--- BEGIN Record excerpts ---

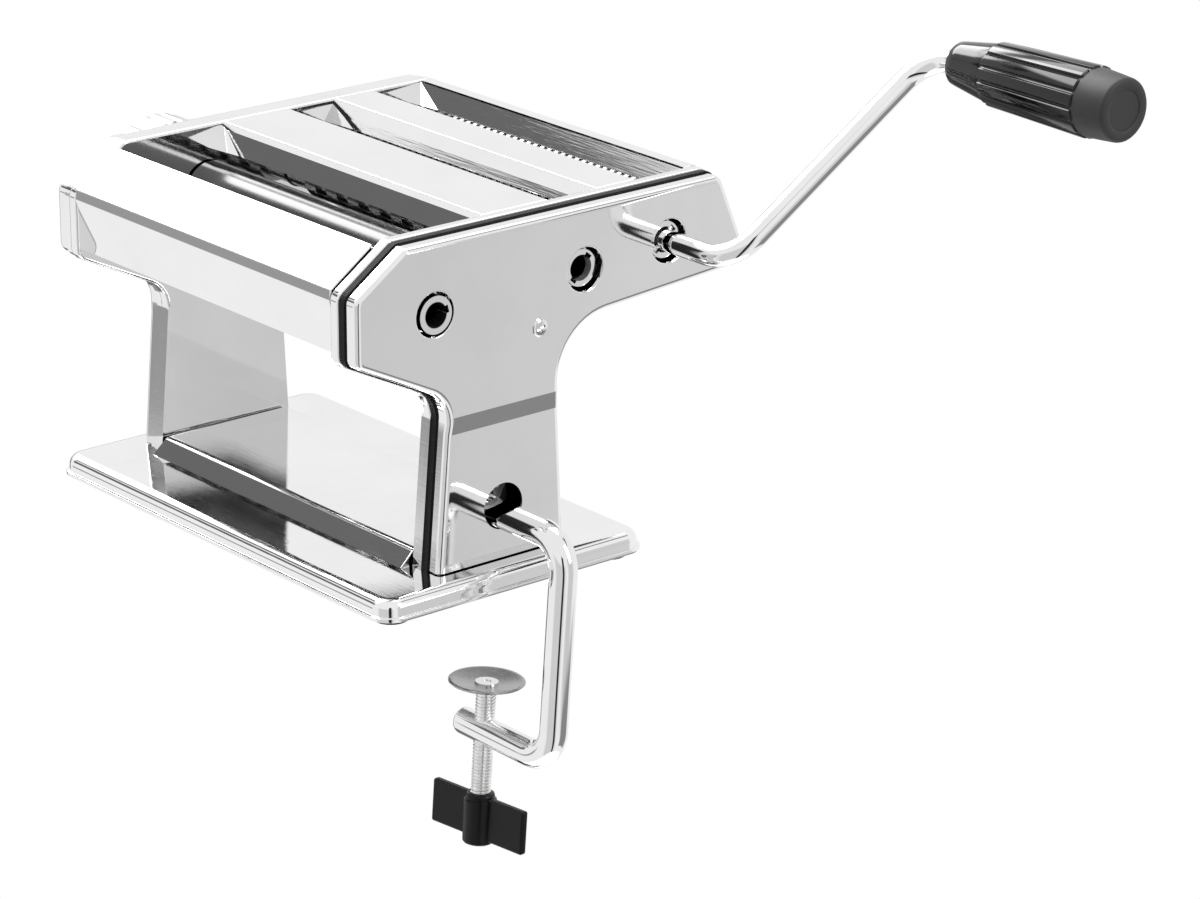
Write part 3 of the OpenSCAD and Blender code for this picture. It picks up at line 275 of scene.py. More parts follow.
def stood(name, profile, steps=64):
    """A profile of (height, radius), spun about the upright axis."""
    piece = line(name, [mm(r, 0, z) for z, r in profile])
    with editing(piece):
        bpy.ops.mesh.spin(steps=steps, angle=math.tau, center=(0, 0, 0), axis=(0, 0, 1))
        outward()
    return piece


def rod(name, corners, bend_r, r, segments=40, bend_steps=16, end_edge=0.8):
    """A round rod: a circle, extruded along the straights and spun round the bends."""
    way = (corners[1] - corners[0]).normalized()
    bpy.ops.mesh.primitive_circle_add(vertices=segments, radius=r * MM, location=corners[0],
                                      rotation=way.to_track_quat("Z", "X").to_euler())
    piece = bpy.context.object
    piece.name = name
    bpy.ops.object.transform_apply(location=True, rotation=True, scale=True)
    with editing(piece):
        at = corners[0]
        for before, here, after in zip(corners, corners[1:], corners[2:]):
            came, goes = (here - before).normalized(), (after - here).normalized()
            turn, hinge = came.angle(goes), came.cross(goes).normalized()
            reach = bend_r * MM * math.tan(turn / 2)
            start = here - came * reach
            bpy.ops.mesh.extrude_region_move(TRANSFORM_OT_translate={"value": start - at})
            bpy.ops.mesh.spin(steps=bend_steps, angle=-turn, axis=hinge,
                              center=start + hinge.cross(came) * bend_r * MM)
            at = here + goes * reach
        bpy.ops.mesh.extrude_region_move(TRANSFORM_OT_translate={"value": corners[-1] - at})
        bpy.ops.mesh.select_all(action="SELECT")
        bpy.ops.mesh.fill_holes(sides=0)
        outward()
        ends = [(end / MM, (end - inner).normalized()) for end, inner in
                ((corners[0], corners[1]), (corners[-1], corners[-2]))]
        choose_edges(piece, lambda p: any(abs((p - end).dot(out)) < SAME for end, out in ends))
        bpy.ops.mesh.bevel(offset=end_edge * MM, segments=3, affect="EDGES")
    return piece


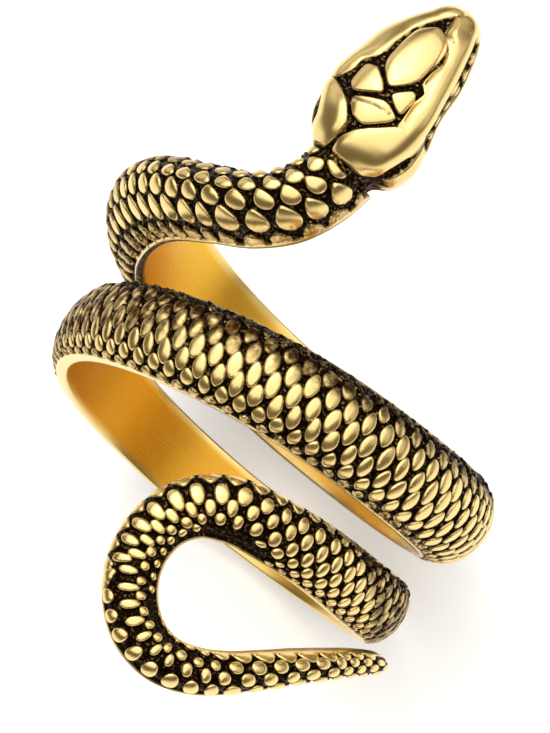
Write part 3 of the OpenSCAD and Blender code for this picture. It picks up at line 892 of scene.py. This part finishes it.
def size_property(name, description, size, low, high):
    """A length property in metres, from its default and limits in millimetres."""
    return bpy.props.FloatProperty(name=name, description=description, default=size * MM,
                                   min=low * MM, max=high * MM, precision=5, unit="LENGTH")


def colour_property(name, description, hex_colour):
    """A colour property, from its default as an sRGB hex value."""
    return bpy.props.FloatVectorProperty(name=name, description=description, size=4, min=0.0,
                                         max=1.0, default=linear(hex_colour), subtype="COLOR")


class SnakeRingShape(bpy.types.PropertyGroup):
    """Sizes of the scales, rims and plates."""

    relief: size_property("Relief", "Depth of the grooves between scales", 0.24, 0.05, 0.4)
    edge: size_property("Scale edge", "Width of the wall round a scale", 0.10, 0.03, 0.3)
    facet: bpy.props.FloatProperty(name="Facet", description="Cut at a scale's head end, as a "
                                   "share of its height", default=0.30, min=0.0, max=0.8,
                                   subtype="FACTOR")
    lean: bpy.props.FloatProperty(name="Scale lean", description="Turn of each scale from "
                                  "straight across", default=math.radians(3),
                                  min=math.radians(-30), max=math.radians(30), subtype="ANGLE")
    lip: size_property("Lip", "Rounding of the edges of the hole's face", 0.10, 0.02, 0.2)
    tip_length: size_property("Tail tip", "Length of the tail's rounded end", 0.45, 0.1, 1.0)
    nose_length: size_property("Nose", "Length of the rounded nose", 0.35, 0.1, 1.0)
    plate_depth: size_property("Plate height", "Height of the head's plates", 0.26, 0.05, 0.5)
    plate_edge: size_property("Plate edge", "Width of the wall round a plate", 0.16, 0.03, 0.3)
    plate_spread: size_property("Plate spread", "Growth of each plate's outline", 0.06, 0.0, 0.2)


class SnakeRingColours(bpy.types.PropertyGroup):
    """Colours of the metal and the floor."""

    gold: colour_property("Gold", "Plated and polished scales", "#EED28E")
    # Painted reflection: the hole's gold made a deeper orange, as light bounced between gold faces
    # would colour it
    inside: colour_property("Inside", "Brushed face of the hole", "#EABA44")
    # Brown of the stained crumpled rows, also used as painted shade on the head's right flank and the
    # band's turns
    stain_and_shade: colour_property("Stain", "Brown of the crumpled rows", "#4C3214")
    oxide: colour_property("Oxide", "Blackened grooves", "#180C04")
    floor: colour_property("Floor", "White acrylic sheet", "#F4F4F4")


class SNAKERING_OT_body(bpy.types.Operator):
    """Make the scaled body, from the tail tip to the neck"""

    bl_idname = "snakering.body"
    bl_label = "Scaled body"

    def execute(self, context):
        s, points, marks = body_surface(context.scene.snake_ring_shape)
        normals = turned_normals(points)
        material = gold_material(context.scene.snake_ring_colours)
        for name, first, last in PIECES:
            i, j = np.searchsorted(s, [first, last])
            part = slice(i, min(j + 1, len(s)))
            part_marks = {mark: values[part] for mark, values in marks.items()}
            grid_object(name, points[part], normals[part], part_marks, material)
        return {"FINISHED"}


class SNAKERING_OT_head(bpy.types.Operator):
    """Make the plated head"""

    bl_idname = "snakering.head"
    bl_label = "Plated head"

    def execute(self, context):
        _, points, marks = head_surface(context.scene.snake_ring_shape)
        material = gold_material(context.scene.snake_ring_colours)
        grid_object("head", points, turned_normals(points), marks, material)
        return {"FINISHED"}


def aimed(place, target, roll=0.0):
    """The turn of an object at place whose -Z looks at target, rolled about its own view."""
    z = np.array(place, float) - np.array(target, float)
    z /= np.linalg.norm(z)
    x = np.cross([0, 0, 1], z)
    x /= np.linalg.norm(x)
    y = np.cross(z, x)
    c, s = math.cos(roll), math.sin(roll)
    x, y = c * x + s * y, c * y - s * x
    return np.stack([x, y, z], 1)


# Softboxes: name, place, aim, width and height in mm, power in watts
SOFTBOXES = [
    ("tent_roof", (0, 0, 700), (0, 1, 8), 1500, 1500, 9.6),
    ("key_softbox", (-170, 130, 520), (0, 0, 8), 360, 360, 0.6),
    ("left_softbox", (-580, 170, 220), (0, 0, 10), 460, 280, 0.30),
    ("right_softbox", (520, 300, 290), (0, 0, 10), 560, 320, 0.34),
    ("back_softbox", (-100, 600, 300), (0, 0, 10), 500, 260, 0.20),
]

# The camera, in millimetres, and its view: aim, roll in degrees and focal length for a 24 mm frame
CAMERA_PLACE = (55.3, -52.6, 185.4)
CAMERA_AIM = (-1.53, 1.67, 10.0)
CAMERA_ROLL = 10.57
FRAME_HEIGHT = 24.0
FOCAL_LENGTH = 126.34
NEAREST_SEEN = 1.0

# The floor's half width in mm, and the warm light that comes from the rest of the room
FLOOR_HALF = 500
ROOM_LIGHT = (1.0, 0.80, 0.46, 1.0)
ROOM_STRENGTH = 0.15


class SNAKERING_OT_stage(bpy.types.Operator):
    """Make the floor, the studio lights and the camera"""

    bl_idname = "snakering.stage"
    bl_label = "Stage"

    def execute(self, context):
        scene = context.scene
        mesh = bpy.data.meshes.new("floor")
        half = FLOOR_HALF * MM
        mesh.from_pydata([(-half, -half, 0), (half, -half, 0), (half, half, 0), (-half, half, 0)],
                         [], [(0, 1, 2, 3)])
        mesh.materials.append(floor_material(scene.snake_ring_colours))
        set_out("floor", mesh, (0, 0, 0), np.eye(3))

        for name, place, aim, width, height, power in SOFTBOXES:
            light = bpy.data.lights.new(name, "AREA")
            light.shape = "RECTANGLE"
            light.size = width * MM
            light.size_y = height * MM
            light.energy = power
            set_out(name, light, place, aimed(place, aim))

        world = bpy.data.worlds.new("studio")
        world.use_nodes = True
        background = world.node_tree.nodes["Background"]
        background.inputs["Color"].default_value = ROOM_LIGHT
        background.inputs["Strength"].default_value = ROOM_STRENGTH
        scene.world = world
        scene.view_settings.view_transform = "Standard"

        data = bpy.data.cameras.new("camera")
        data.sensor_fit = "VERTICAL"
        data.sensor_height = FRAME_HEIGHT
        data.lens = FOCAL_LENGTH
        data.clip_start = NEAREST_SEEN * MM
        turn = aimed(CAMERA_PLACE, CAMERA_AIM, math.radians(-CAMERA_ROLL))
        scene.camera = set_out("camera", data, CAMERA_PLACE, turn)
        return {"FINISHED"}


class SNAKERING_PT_panel(bpy.types.Panel):
    """Sizes, colours and steps of the snake ring"""

    bl_label = "Snake Ring"
    bl_idname = "SNAKERING_PT_panel"
    bl_space_type = "VIEW_3D"
    bl_region_type = "UI"
    bl_category = "Snake Ring"

    def draw(self, context):
        for group in (context.scene.snake_ring_shape, context.scene.snake_ring_colours):
            box = self.layout.box()
            for name in group.__annotations__:
                box.prop(group, name)
        for step in STEPS:
            self.layout.operator(step.bl_idname)


STEPS = (SNAKERING_OT_body, SNAKERING_OT_head, SNAKERING_OT_stage)
CLASSES = (SnakeRingShape, SnakeRingColours, *STEPS, SNAKERING_PT_panel)


def register():
    for cls in CLASSES:
        bpy.utils.register_class(cls)
    bpy.types.Scene.snake_ring_shape = bpy.props.PointerProperty(type=SnakeRingShape)
    bpy.types.Scene.snake_ring_colours = bpy.props.PointerProperty(type=SnakeRingColours)


def unregister():
    del bpy.types.Scene.snake_ring_colours
    del bpy.types.Scene.snake_ring_shape
    for cls in reversed(CLASSES):
        bpy.utils.unregister_class(cls)


def plain(box):
    """A box as lists of plain numbers."""
    return [[float(x) for x in corner] for corner in box]


def main():
    register()
    bpy.ops.snakering.body()
    bpy.ops.snakering.head()
    bpy.ops.snakering.stage()


if __name__ == "__main__":
    main()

--- END Record excerpts ---

In the listing above, locate the line with "part finishes it." and the line with "the scales, rims", then extract exactly those lines and every line between them, and nothing more.

Write part 3 of the OpenSCAD and Blender code for this picture. It picks up at line 892 of scene.py. This part finishes it.
def size_property(name, description, size, low, high):
    """A length property in metres, from its default and limits in millimetres."""
    return bpy.props.FloatProperty(name=name, description=description, default=size * MM,
                                   min=low * MM, max=high * MM, precision=5, unit="LENGTH")


def colour_property(name, description, hex_colour):
    """A colour property, from its default as an sRGB hex value."""
    return bpy.props.FloatVectorProperty(name=name, description=description, size=4, min=0.0,
                                         max=1.0, default=linear(hex_colour), subtype="COLOR")


class SnakeRingShape(bpy.types.PropertyGroup):
    """Sizes of the scales, rims and plates."""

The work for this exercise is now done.